**OBJECTIVE**. Gather, from the listing beneath this task, every line holding the string "attach".
##########
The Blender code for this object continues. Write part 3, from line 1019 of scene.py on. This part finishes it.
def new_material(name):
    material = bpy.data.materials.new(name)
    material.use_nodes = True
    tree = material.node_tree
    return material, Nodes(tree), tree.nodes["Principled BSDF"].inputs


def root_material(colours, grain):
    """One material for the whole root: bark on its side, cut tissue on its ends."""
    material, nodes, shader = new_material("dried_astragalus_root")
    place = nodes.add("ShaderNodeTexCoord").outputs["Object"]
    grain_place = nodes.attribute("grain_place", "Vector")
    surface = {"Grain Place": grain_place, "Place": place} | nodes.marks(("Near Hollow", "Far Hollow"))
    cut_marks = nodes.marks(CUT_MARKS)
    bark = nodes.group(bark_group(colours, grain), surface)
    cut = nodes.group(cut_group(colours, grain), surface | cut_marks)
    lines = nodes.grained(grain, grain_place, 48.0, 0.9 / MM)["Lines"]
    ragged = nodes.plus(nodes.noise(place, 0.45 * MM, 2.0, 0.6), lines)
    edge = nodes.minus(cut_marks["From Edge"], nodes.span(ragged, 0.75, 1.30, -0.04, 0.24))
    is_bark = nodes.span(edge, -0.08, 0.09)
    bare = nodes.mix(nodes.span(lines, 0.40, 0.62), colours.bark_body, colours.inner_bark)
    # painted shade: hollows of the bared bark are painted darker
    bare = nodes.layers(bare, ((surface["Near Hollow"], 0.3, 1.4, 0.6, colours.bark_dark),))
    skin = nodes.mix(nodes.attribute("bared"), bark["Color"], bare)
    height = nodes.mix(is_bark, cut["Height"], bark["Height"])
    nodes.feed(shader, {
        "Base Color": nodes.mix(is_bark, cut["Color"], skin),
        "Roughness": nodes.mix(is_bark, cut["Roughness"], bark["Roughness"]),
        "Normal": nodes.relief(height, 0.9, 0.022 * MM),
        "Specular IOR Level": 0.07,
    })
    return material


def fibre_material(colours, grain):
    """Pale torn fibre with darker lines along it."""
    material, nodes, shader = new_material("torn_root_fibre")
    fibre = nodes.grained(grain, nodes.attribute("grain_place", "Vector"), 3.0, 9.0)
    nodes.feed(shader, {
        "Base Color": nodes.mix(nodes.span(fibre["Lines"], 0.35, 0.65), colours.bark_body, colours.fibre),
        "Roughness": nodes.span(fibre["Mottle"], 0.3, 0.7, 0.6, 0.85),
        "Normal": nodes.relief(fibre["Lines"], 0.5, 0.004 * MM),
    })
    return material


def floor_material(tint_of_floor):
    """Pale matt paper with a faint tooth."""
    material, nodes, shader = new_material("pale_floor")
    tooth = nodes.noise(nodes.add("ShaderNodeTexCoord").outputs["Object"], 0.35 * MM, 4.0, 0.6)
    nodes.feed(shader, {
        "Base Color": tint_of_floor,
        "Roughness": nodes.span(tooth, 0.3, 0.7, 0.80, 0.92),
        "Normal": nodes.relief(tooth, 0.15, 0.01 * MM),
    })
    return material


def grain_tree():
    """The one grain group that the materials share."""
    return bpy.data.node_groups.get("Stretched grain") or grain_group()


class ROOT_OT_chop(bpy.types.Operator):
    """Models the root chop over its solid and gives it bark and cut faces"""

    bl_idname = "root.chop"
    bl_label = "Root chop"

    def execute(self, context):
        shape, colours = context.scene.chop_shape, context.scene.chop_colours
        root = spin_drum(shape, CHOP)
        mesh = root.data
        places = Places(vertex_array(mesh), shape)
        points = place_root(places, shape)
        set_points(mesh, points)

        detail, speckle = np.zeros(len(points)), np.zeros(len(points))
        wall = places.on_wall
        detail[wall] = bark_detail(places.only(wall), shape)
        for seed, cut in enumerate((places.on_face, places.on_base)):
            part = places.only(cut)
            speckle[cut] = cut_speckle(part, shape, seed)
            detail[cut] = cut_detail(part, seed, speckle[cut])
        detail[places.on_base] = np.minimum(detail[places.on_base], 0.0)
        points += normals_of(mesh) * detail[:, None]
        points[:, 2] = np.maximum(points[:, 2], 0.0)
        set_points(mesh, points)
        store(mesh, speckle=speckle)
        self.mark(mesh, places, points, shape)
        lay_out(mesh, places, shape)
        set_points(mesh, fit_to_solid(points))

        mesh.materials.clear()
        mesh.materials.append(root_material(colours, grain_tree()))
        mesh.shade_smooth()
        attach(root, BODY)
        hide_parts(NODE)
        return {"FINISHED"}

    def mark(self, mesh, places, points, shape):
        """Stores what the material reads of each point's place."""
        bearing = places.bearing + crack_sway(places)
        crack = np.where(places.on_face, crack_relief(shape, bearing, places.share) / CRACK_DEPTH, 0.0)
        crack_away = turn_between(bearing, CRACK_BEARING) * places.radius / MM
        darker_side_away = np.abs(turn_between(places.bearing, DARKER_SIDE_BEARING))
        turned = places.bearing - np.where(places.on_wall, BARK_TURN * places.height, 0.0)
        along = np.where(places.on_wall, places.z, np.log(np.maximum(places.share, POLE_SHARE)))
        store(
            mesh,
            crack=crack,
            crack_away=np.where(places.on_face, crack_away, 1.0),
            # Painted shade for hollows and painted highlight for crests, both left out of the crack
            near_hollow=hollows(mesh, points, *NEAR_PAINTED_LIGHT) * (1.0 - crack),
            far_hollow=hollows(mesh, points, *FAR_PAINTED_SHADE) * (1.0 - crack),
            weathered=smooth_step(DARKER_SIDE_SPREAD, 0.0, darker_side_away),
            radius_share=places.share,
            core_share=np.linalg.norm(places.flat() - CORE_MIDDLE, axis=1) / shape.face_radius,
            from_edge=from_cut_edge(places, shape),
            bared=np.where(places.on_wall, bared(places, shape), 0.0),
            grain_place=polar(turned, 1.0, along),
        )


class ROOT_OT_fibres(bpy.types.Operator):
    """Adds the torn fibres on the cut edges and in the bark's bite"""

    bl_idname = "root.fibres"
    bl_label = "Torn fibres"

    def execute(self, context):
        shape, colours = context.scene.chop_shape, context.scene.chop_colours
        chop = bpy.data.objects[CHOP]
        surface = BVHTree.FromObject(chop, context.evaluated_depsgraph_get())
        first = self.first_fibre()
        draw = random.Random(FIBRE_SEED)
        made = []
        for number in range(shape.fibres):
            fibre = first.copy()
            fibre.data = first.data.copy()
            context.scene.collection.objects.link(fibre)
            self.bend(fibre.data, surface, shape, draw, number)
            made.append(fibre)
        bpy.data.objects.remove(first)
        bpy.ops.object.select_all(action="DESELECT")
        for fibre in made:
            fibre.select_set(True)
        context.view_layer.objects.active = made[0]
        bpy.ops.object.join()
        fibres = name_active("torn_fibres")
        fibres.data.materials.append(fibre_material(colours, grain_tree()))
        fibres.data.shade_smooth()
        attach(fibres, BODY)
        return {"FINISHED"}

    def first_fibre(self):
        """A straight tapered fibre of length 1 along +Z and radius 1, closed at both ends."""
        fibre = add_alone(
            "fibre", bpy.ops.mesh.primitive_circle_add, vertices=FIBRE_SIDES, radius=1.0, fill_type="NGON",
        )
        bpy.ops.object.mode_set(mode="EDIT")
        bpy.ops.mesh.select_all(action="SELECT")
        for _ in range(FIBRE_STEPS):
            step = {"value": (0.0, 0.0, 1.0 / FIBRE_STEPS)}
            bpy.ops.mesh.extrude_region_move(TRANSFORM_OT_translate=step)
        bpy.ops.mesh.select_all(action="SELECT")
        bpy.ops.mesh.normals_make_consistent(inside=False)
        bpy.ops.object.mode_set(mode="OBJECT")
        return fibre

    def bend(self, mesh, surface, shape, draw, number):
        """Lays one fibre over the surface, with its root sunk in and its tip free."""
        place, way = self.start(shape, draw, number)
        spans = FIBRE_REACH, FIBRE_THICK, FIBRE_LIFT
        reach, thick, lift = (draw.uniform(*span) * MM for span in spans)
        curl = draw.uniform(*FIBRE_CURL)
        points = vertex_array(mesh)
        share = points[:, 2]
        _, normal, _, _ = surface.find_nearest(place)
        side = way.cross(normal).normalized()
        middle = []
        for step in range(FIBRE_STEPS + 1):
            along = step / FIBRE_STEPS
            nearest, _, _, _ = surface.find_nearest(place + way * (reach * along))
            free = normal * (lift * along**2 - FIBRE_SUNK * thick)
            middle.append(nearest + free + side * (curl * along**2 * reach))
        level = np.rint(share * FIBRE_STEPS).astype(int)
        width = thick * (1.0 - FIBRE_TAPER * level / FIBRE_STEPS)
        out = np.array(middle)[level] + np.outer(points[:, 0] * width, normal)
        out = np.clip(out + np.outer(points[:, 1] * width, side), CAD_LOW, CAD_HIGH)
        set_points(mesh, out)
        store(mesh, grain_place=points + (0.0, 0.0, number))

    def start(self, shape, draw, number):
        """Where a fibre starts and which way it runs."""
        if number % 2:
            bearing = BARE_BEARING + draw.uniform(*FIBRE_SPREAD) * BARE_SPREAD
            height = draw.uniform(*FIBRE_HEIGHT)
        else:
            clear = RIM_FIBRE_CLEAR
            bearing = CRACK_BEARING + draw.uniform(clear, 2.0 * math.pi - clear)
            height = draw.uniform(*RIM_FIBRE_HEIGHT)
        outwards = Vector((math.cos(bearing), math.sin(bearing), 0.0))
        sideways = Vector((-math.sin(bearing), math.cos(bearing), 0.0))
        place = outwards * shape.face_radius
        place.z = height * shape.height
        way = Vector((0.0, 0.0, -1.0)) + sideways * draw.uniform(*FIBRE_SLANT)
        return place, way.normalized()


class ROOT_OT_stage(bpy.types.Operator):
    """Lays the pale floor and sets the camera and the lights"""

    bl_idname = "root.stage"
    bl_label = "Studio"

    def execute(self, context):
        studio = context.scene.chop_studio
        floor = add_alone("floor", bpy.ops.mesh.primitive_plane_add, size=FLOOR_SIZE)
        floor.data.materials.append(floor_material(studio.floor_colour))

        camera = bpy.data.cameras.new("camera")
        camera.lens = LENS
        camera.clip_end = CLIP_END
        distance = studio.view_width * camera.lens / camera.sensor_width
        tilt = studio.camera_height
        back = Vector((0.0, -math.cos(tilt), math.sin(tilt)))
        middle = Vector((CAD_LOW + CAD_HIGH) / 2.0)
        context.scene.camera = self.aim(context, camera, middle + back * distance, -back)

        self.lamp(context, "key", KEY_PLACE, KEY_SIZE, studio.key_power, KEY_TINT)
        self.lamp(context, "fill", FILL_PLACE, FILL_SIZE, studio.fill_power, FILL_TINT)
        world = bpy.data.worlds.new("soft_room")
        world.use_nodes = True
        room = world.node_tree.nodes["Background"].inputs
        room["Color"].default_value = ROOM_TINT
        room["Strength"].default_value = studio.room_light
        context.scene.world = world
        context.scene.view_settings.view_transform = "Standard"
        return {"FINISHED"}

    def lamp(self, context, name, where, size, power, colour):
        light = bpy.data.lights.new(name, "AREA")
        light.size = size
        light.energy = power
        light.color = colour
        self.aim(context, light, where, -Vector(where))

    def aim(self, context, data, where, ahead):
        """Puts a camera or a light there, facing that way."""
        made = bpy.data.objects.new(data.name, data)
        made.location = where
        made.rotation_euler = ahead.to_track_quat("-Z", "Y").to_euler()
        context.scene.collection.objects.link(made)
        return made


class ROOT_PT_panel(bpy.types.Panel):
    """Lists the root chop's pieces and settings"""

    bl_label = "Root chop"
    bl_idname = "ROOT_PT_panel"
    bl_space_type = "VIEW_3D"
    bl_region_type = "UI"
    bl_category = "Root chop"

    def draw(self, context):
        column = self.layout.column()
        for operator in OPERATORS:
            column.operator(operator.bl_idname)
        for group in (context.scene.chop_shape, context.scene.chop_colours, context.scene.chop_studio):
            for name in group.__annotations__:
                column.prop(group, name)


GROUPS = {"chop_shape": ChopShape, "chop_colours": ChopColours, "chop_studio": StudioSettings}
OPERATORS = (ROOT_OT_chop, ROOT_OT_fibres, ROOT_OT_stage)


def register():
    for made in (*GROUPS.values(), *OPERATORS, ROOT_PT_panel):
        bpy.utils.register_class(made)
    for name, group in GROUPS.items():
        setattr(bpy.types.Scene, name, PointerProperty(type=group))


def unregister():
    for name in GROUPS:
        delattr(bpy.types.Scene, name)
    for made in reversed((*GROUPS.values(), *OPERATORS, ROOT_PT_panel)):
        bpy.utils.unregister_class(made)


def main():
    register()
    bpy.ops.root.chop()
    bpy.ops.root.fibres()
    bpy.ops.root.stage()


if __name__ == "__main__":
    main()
##########
**THE RESPONSE**.
        attach(root, BODY)
        attach(fibres, BODY)